Ives assembled his First Piano Sonata in the 1910s, drawing on music composed earlier. The harmony is full of dissonance and suggestions of polytonality. The overall form is like an arch, centered on the slow third movement, with scherzo-like ragtime movements around it and longer serious movements to begin and end. Themes and motives shared between movements unify the sonata, while frequent changes of tempo, mood, and style suffuse it with contrast.
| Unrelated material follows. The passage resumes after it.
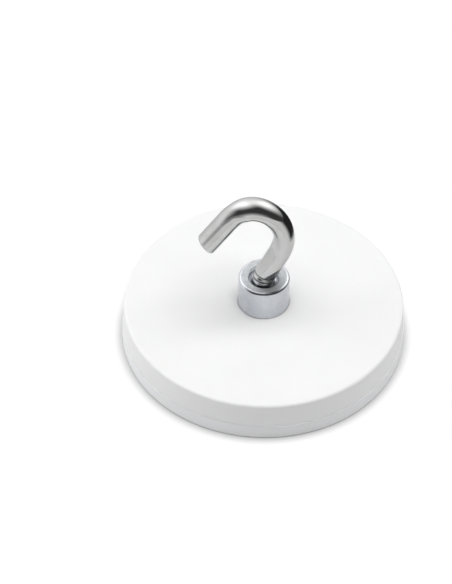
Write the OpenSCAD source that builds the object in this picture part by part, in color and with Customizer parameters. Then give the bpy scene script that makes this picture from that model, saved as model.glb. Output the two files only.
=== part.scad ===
// Rubber-coated pot magnet with a screw-in open hook.
// The underside of the rubber disc rests on z = 0, the threaded bush stands on the Z axis,
// and the hook bends in the XZ plane with its free end towards -X.

/* [Jacket] */
// Diameter of the rubber jacket at its top edge
jacket_d = 43; // [42:0.5:48]
// How far the side wall leans outwards between the top edge and the foot
jacket_flare = 0.3; // [0:0.05:0.4]
// Height of the rubber-coated disc
jacket_h = 6.9; // [6.7:0.1:8]
// Height of the seam between the base pad and the top jacket
seam_h = 2.6; // [2:0.1:3.2]
// Thickness of the rubber between the magnets and the holding face
skin_t = 0.8; // [0.6:0.1:0.9]
// Rounding of the jacket's edges
edge_r = 0.4; // [0.2:0.1:0.6]
// How far the rubber climbs up the bush
boss_rise = 0.3; // [0:0.1:0.5]
// Width of the slope on which it climbs
boss_w = 3; // [1:0.5:5]

/* [Magnets and yoke] */
// Diameter of one magnet disc
magnet_d = 9; // [7:0.5:9.5]
// Thickness of one magnet disc
magnet_h = 3; // [2.5:0.1:3]
// Diameter of the circle on which the magnet discs stand
magnet_circle_d = 27; // [26:0.5:29]
// Diameter of the steel yoke plate
yoke_d = 40; // [39.5:0.1:40.3]
// Thickness of the steel yoke plate
yoke_t = 2; // [1.6:0.1:2.2]

/* [Threaded bush] */
// Diameter of the bush above the rubber
bush_d = 7.8; // [7:0.1:9]
// Height of the bush above the flat top of the rubber
bush_proud = 5.5; // [5.2:0.1:8]
// Extra radius of the bush at its foot
bush_flare = 0.1; // [0:0.05:0.3]
// Diameter of the countersunk mouth
mouth_d = 5; // [4.6:0.1:5.4]
// Diameter of the spigot that passes through the yoke plate
spigot_d = 6.5; // [5.6:0.1:6.8]

/* [Hook] */
// Diameter of the hook's wire
wire_d = 3.4; // [3.1:0.1:3.6]
// Radius of the bend at the neck, on the wire's centre line
neck_r = 3; // [2:0.5:4]
// Angle at which the stem leans away from the vertical
stem_lean = 25; // [15:1:30]
// Length of the straight leaning stem
stem_l = 4.75; // [4:0.25:8]
// Radius of the wide bend at the back of the hook
back_r = 6.8; // [5:0.1:8]
// Angle of the wide bend
back_turn = 79; // [70:1:95]
// Length of the short straight between the two bends
crown_l = 0.4; // [0.2:0.1:2]
// Radius of the tight bend over the front of the hook
nose_r = 3.5; // [3:0.1:6]
// Angle of the tight bend
nose_turn = 92; // [60:1:95]
// Length of the straight free end
tip_l = 6.7; // [3:0.1:7]

/* [Hidden] */

magnet_count = 8;
fit_gap = 0.05;

// Heights of the stack inside the jacket
magnet_top = skin_t + magnet_h;
yoke_top = magnet_top + yoke_t;
bush_top = jacket_h + bush_proud;

// Radii of the jacket
jacket_r = jacket_d / 2;
foot_r = jacket_r + jacket_flare;
cavity_r = yoke_d / 2 + fit_gap;

// Coarse M4 thread, cut as rings on the standard pitch
pitch = 0.7;
thread_crest_r = 1.95;
thread_root_r = 1.55;
crest_flat = 0.09;
thread_gap = 0.08;
full_turns = 8;
fading_turns = 2;
thread_start = skin_t + magnet_h + 0.8;
shank_end = thread_start - 0.2;

// The bush
bush_r = bush_d / 2;
bush_foot_r = bush_r + bush_flare;
bush_foot_h = 1;
bush_edge = 0.2;
collar_r = spigot_d / 2 + 1;
collar_h = 0.8;
bore_floor = magnet_top;
tapped_turns = ceil((bush_top - thread_start) / pitch);
countersink_h = mouth_d / 2 - thread_root_r - thread_gap;

// The hook's wire: radius of its straight runs, their lap into the bends, and the end's chamfer
run_r = wire_d / 2 - 0.01;
lap = 0.05;
tip_chamfer = 0.3;

// How far below the bush's top the hook's neck starts to bend
neck_drop = 0.3;

fine = 96;
wire_fn = 48;

// Points along an arc in the profile plane
function arc_points(centre, r, from, to, steps) = [
    for (i = [0:steps])
        let (a = from + (to - from) * i / steps)
        [centre[0] + r * cos(a), centre[1] + r * sin(a)]
];

// Radius of the side wall at a height, leaning in a straight line from foot to top
function wall_r(z) = foot_r + (jacket_r - foot_r) * z / jacket_h;

// One thread ring, as profile points from its lower root to its upper root
function ring_points(turn, crest, root) =
    let (
        mid = thread_start + (turn + 0.5) * pitch,
        rise = (crest - root) * tan(30)
    ) [
        [root, mid - crest_flat / 2 - rise],
        [crest, mid - crest_flat / 2],
        [crest, mid + crest_flat / 2],
        [root, mid + crest_flat / 2 + rise]
    ];

// A ringed rod from z_low to z_high with one ring for each crest radius, larger all round by grow.
// The first ring is number first_turn, counted from the start of the shank's thread.
module threaded_rod(first_turn, crests, z_low, z_high, grow) {
    root = thread_root_r + grow;
    rings = [for (i = [0:len(crests) - 1]) each ring_points(first_turn + i, crests[i] + grow, root)];
    rotate_extrude($fn = fine)
        polygon(concat([[0, z_low], [root, z_low]], rings, [[root, z_high], [0, z_high]]));
}

// Places its children at one magnet's seat
module at_magnet(number) {
    rotate([0, 0, (number - 0.5) * 360 / magnet_count])
        translate([magnet_circle_d / 2, 0, skin_t])
            children();
}

module top_jacket() {
    color([0.95, 0.95, 0.94])
        rotate_extrude($fn = fine * 2)
            polygon(concat(
                [[cavity_r, seam_h], [wall_r(seam_h), seam_h]],
                arc_points([jacket_r - edge_r, jacket_h - edge_r], edge_r, 0, 90, 6),
                [
                    [bush_foot_r + fit_gap + boss_w, jacket_h],
                    [bush_foot_r + fit_gap, jacket_h + boss_rise],
                    [bush_foot_r + fit_gap, yoke_top],
                    [cavity_r, yoke_top]
                ]
            ));
}

module base_pad() {
    color([0.92, 0.92, 0.93])
        difference() {
            rotate_extrude($fn = fine * 2)
                polygon(concat(
                    [[0, 0]],
                    arc_points([wall_r(edge_r) - edge_r, edge_r], edge_r, -90, 0, 6),
                    [
                        [wall_r(seam_h), seam_h],
                        [cavity_r - fit_gap, seam_h],
                        [cavity_r - fit_gap, magnet_top],
                        [0, magnet_top]
                    ]
                ));
            for (number = [1:magnet_count])
                at_magnet(number)
                    cylinder(h = magnet_h + 1, d = magnet_d + 2 * fit_gap, $fn = fine);
            translate([0, 0, magnet_top - collar_h - fit_gap])
                cylinder(h = collar_h + 1, r = collar_r + fit_gap, $fn = fine);
        }
}

module yoke_plate() {
    color([0.62, 0.62, 0.65])
        translate([0, 0, magnet_top])
            difference() {
                cylinder(h = yoke_t, d = yoke_d, $fn = fine * 2);
                translate([0, 0, -1])
                    cylinder(h = yoke_t + 2, d = spigot_d + 2 * fit_gap, $fn = fine);
            }
}

module threaded_bush() {
    mouth_r = mouth_d / 2;
    tapped_crests = [for (i = [0:tapped_turns]) thread_crest_r];
    color([0.76, 0.78, 0.81])
        difference() {
            rotate_extrude($fn = fine)
                polygon([
                    [0, magnet_top - collar_h],
                    [collar_r - collar_h / 2, magnet_top - collar_h],
                    [collar_r, magnet_top - collar_h / 2],
                    [collar_r, magnet_top],
                    [spigot_d / 2, magnet_top],
                    [spigot_d / 2, yoke_top],
                    [bush_foot_r, yoke_top],
                    [bush_foot_r, jacket_h + boss_rise + bush_foot_h * 0.3],
                    [bush_r + bush_flare * 0.3, jacket_h + boss_rise + bush_foot_h],
                    [bush_r, bush_top - bush_edge],
                    [bush_r - bush_edge, bush_top],
                    [0, bush_top]
                ]);
            threaded_rod(-1, tapped_crests, bore_floor, bush_top + pitch, thread_gap);
            translate([0, 0, bush_top - countersink_h])
                cylinder(h = countersink_h + 1, r1 = mouth_r - countersink_h, r2 = mouth_r + 1, $fn = fine);
        }
}

module magnet(number) {
    edge = 0.2;
    color([0.80, 0.79, 0.76])
        at_magnet(number)
            rotate_extrude($fn = fine)
                polygon([
                    [0, 0], [magnet_d / 2 - edge, 0], [magnet_d / 2, edge],
                    [magnet_d / 2, magnet_h - edge], [magnet_d / 2 - edge, magnet_h], [0, magnet_h]
                ]);
}

// A straight run of wire along +Z, with its children at the far end.
// It is a hair thinner than the bends and laps into them, so that all runs join into one solid.
module straight(run) {
    translate([0, 0, -lap])
        cylinder(h = run + 2 * lap, r = run_r, $fn = wire_fn);
    translate([0, 0, run])
        children();
}

// A bend of wire that starts along +Z and turns towards side (1 is +X, -1 is -X),
// with its children at the far end
module bend(r, turn, side) {
    mirror([side > 0 ? 1 : 0, 0, 0])
        translate([-r, 0, 0])
            rotate([90, 0, 0])
                rotate_extrude(angle = turn, $fn = fine)
                    translate([r, 0])
                        circle(d = wire_d, $fn = wire_fn);
    translate([side * r * (1 - cos(turn)), 0, r * sin(turn)])
        rotate([0, side * turn, 0])
            children();
}

// The last straight run, cut square with a chamfered edge
module free_end(run) {
    rotate_extrude($fn = wire_fn)
        polygon([
            [0, -lap], [run_r, -lap],
            [run_r, run - tip_chamfer], [run_r - tip_chamfer, run], [0, run]
        ]);
}

module hook() {
    all_turns = full_turns + fading_turns;
    shank_crests = [for (i = [0:all_turns - 1]) i < full_turns ? thread_crest_r : wire_d / 2];
    shank_top = thread_start + all_turns * pitch;
    color([0.78, 0.79, 0.80]) {
        threaded_rod(0, shank_crests, thread_start, shank_top, 0);
        translate([0, 0, shank_end])
            cylinder(h = thread_start - shank_end, r1 = thread_root_r - 0.2, r2 = thread_root_r, $fn = fine);
        translate([0, 0, shank_top])
            straight(bush_top - neck_drop - shank_top)
                bend(neck_r, stem_lean, 1)
                    straight(stem_l)
                        bend(back_r, back_turn, -1)
                            straight(crown_l)
                                bend(nose_r, nose_turn, -1)
                                    free_end(tip_l);
    }
}

top_jacket();
base_pad();
yoke_plate();
threaded_bush();
magnet(1);  // magnet_1
magnet(2);  // magnet_2
magnet(3);  // magnet_3
magnet(4);  // magnet_4
magnet(5);  // magnet_5
magnet(6);  // magnet_6
magnet(7);  // magnet_7
magnet(8);  // magnet_8
hook();
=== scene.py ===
"""Rubber-coated hook magnet: the detailed pieces and materials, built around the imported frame.

Lengths named in millimetres are turned into metres by MM, and every place comes from the frame.
The hook bends in the XZ plane with its free end towards -X, and the camera stands on the -Y side.
"""

import math

import bmesh
import bpy
from mathutils import Matrix, Vector


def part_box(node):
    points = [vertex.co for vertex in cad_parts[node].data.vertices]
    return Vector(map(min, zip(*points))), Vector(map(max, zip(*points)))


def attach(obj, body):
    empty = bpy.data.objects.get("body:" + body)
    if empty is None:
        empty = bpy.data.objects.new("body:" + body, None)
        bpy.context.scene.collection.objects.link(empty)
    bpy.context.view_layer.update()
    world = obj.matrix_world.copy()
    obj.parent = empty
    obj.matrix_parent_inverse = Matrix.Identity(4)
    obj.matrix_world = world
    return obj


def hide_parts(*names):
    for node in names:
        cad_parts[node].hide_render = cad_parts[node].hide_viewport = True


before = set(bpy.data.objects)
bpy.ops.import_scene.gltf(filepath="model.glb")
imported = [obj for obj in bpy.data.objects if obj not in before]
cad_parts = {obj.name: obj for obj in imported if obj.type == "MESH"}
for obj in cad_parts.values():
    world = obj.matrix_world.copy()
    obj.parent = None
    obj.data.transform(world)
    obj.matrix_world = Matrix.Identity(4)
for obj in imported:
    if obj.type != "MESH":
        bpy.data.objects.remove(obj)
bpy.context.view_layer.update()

MM = 0.001

# Places taken from the frame
pad_low, pad_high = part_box("base_pad")
cap_low, cap_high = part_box("top_jacket")
yoke_low, yoke_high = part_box("yoke_plate")
bush_low, bush_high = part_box("threaded_bush")
hook_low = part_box("hook")[0]
magnet_names = sorted(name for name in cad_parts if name.startswith("magnet_"))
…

The first and third movements are in cumulative form. The first centers on the hymn Lebanon (“I was a wand’ring sheep”), heard complete at the end in a high register accompanied by ideas that, like the theme, have been developed over the course of the movement. These same ideas return in the third movement, whose main theme Erie (“What a friend we have in Jesus”) appears in fragments in the slow first section, varied phrase by phrase in the fast and loud middle section, and complete at the slow, quiet close. The fifth movement is not based on hymns, but is an extended fantasia on a three-note motive, sometimes echoing moments from earlier movements.

In between are the ragtime movements, which Ives numbered IIa, IIb, IVa, and IVb. These began life as four “ragtime dances,” each in verse-chorus form, with the verses based on the gospel songs Bringing in the Sheaves and Happy Day and the choruses on the refrain from Welcome Voice (“I hear Thy welcome voice”). In recasting them for the First Piano Sonata, Ives wrote a new IVa with only a hint of the hymns. Taken together, they are like four variations on the same material, building to a rocking rendition of Bringing in the Sheaves.